👹節分といえば豆撒き
おととい、2月3日は節分でしたね。
節分といえば、豆撒き。豆を入れた升を持って父親の号令で、家族みんなで部屋という部屋に豆をまいたのは懐かしい想い出です。
子どもたちはけっこう思いっきり豆を投げていました。
「鬼はーっ外ーっ!!」
パラパラパラーッ!(投げた豆の飛び散る音)
「福はーっ内ーっ!!」
パラパラパラパラーッ!(投げた豆が、またまた飛び散る音)
今になって思い出すと、母親だけは豆をそっと床に置いていたような気がします。子どもだった自分は解ってなかったけど、次の日、その豆を拾うのは母だったんですよね。今さらですが、すみません。
🍣節分の食卓
そんな節分、我が家の食卓に並んだのは、巻き寿司といわし。そのほかにいつもの小鉢はいろいろとあったと思います。

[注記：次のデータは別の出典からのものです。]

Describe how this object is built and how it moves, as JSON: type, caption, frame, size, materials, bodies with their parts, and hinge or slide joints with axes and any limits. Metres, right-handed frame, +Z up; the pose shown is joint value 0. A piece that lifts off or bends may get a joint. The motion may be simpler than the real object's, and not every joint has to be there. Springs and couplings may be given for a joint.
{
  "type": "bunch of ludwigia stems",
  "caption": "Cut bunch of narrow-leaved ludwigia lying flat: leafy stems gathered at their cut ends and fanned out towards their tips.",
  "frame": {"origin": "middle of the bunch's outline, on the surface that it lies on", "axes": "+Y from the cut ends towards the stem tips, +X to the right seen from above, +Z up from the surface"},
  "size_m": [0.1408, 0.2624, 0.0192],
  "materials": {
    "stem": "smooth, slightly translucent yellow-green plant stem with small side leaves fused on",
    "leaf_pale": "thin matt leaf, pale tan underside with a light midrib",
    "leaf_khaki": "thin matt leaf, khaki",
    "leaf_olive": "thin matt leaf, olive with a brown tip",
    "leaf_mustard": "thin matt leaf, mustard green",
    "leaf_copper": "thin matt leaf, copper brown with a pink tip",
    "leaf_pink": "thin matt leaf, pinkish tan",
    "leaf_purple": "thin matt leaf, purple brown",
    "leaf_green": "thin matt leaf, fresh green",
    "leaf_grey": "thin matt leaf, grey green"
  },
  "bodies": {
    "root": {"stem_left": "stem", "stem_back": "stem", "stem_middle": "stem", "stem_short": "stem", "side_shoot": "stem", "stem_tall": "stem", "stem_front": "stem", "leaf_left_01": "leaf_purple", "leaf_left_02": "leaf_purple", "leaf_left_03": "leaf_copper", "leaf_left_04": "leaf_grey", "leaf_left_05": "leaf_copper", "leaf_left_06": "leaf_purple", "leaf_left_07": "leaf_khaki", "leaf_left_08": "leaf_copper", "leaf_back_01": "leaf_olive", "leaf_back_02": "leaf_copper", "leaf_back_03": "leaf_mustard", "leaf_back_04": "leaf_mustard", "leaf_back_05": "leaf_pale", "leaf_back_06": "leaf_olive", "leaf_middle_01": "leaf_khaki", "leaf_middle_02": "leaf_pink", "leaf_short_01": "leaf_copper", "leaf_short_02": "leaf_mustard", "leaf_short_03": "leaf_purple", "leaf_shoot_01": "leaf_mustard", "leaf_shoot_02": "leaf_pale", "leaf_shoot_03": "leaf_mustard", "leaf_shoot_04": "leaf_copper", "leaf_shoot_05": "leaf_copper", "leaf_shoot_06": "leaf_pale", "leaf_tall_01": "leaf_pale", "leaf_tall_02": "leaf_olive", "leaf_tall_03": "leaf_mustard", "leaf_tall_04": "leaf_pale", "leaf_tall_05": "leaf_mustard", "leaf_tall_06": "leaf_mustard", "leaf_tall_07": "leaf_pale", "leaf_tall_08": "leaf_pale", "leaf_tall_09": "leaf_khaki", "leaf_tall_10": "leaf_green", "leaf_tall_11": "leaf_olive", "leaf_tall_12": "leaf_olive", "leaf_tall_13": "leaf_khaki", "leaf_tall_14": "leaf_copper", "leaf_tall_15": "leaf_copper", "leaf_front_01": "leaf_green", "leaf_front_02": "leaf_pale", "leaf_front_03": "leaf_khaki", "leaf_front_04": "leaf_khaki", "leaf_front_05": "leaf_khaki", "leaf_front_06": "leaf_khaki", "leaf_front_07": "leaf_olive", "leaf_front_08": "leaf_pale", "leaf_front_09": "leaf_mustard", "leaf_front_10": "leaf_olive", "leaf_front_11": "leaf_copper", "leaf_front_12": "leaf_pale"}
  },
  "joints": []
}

いわしはしょうがと一緒に甘辛く煮た、いわゆる煮付けで、地元は関西なので、“いわしの炊いたん”と呼んでました。甘辛いお醤油味でけっこう好きでした。今でもたまに自分で作ったりします。
そして巻き寿司。これが節分の主役です。
具材は玉子焼き、かんぴょう、三つ葉にきゅうり。そんな感じだったと思います。よくある太巻きです。

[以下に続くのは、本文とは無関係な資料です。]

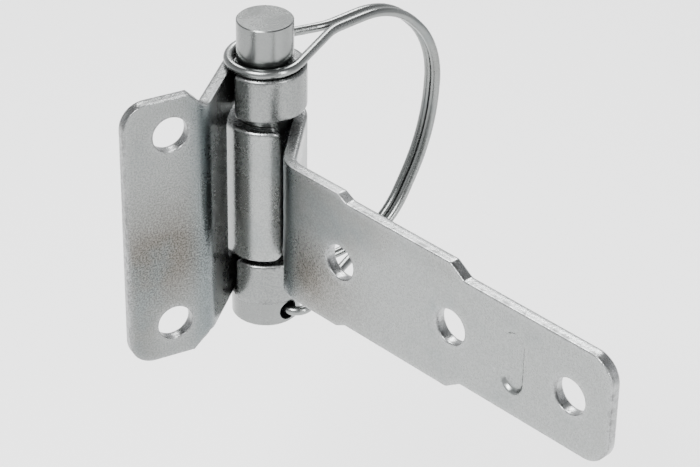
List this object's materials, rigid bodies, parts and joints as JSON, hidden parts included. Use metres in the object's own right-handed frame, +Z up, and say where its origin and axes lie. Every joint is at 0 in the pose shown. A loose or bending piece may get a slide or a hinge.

でもいつもと違うのは、その形。ここ数年の間に全国に知られるようになりましたが、いわゆる“恵方巻”というやつですね。そう、切り分けない丸ごとの巻き寿司です。これをその年の縁起のいい方向を向いてかじる。
一本丸ごと。もぐもぐ。もぐもぐ。
食べている間は言葉を発してはダメ。無言。
もしその年の恵方が南南西なら、家族全員が南南西に右向け右。みんなおなじ方向を向いてもぐもぐ。またある年は北北西に進路をとれ。北北西を向いてもぐもぐ。もぐもぐ。
🍣不思議だけど節分だから
本来家族が輪になって食卓を囲んで向き合って、そして和気あいあいと会話をしながら進める食事の時間に、みんなが手に持った切らないままのお寿司を手に、おなじ方角を向いてもぐもぐ。けっこうシュールな光景です。
でも、それが節分という伝統行事の食卓だと教えられて、毎年くり返していたから、楽しみだったんですよね。それはプレゼントをもらえるクリスマスや、お年玉をもらえるお正月と比べると待ちに待った楽しみではなかったかもしれません。でも家族で過ごす毎年のひとコマとして、子ども心に、今年もこの季節がやってきたという、安心や喜びにつながっていたのだと、今になって思います。
いつしか自分もそんな記憶が身に染みて思い出される、おとなになりました。なので毎年節分の日には巻き寿司を巻いています。
🍣いつしか広まった節分スタイル
でもこの数年気になるのは、テレビやSNSで盛り上がる“恵方巻”の話題。
もともと関西の風習らしいので、自分は子どもの頃からの当たり前な行事ですが、それがいつの間にか日本中の行事みたいになって、そしてそれと同時に定着したその名前。
“恵方巻”
実はこの名前、こうして全国に広まってはじめて知ったんですよね。そもそも恵方という言葉もそうです。
お寿司のことは“丸かぶり寿司”…切らずに丸ごとかぶりつく、そのまんまの名前です。
そしてその年の縁起のいい方角のことは、“今年はあっち向いてたべたらええことがあるんやで”…ほな、そっち向いて食べなアカンな。
そんな感じでした。
恵方という言葉は、恵み、方角という言葉の組み合わせで、いい言葉、きれいな言葉だと思います。でも、なんとなく、丸かぶりとかあっちはええ方向という言葉と比べると、ちょっとよそゆきな印象を受ける気がします。
もともとあった風習、それをわかりやすいイメージにしようとしたときに必要だったネーミング。きっと短くて、そして文字を見るだけで意味が伝わるものである必要があったのではないかなと思います。
ネットの誕生で日本全国だけでなく、世界までが一瞬でつながるようになった現在。地方の風習のようなものも、ちょっとしたきっかけで全国に広まるものなんですよね。
節分の丸かぶり寿司もそんなひとつ。おしゃれなネーミングにはいまだに不思議な感じがありますが、故郷を離れて久しい今、そんな風習の話題が誰にでも通じるようになったのは、ちょっと嬉しくてなんとなく誇らしい気もします。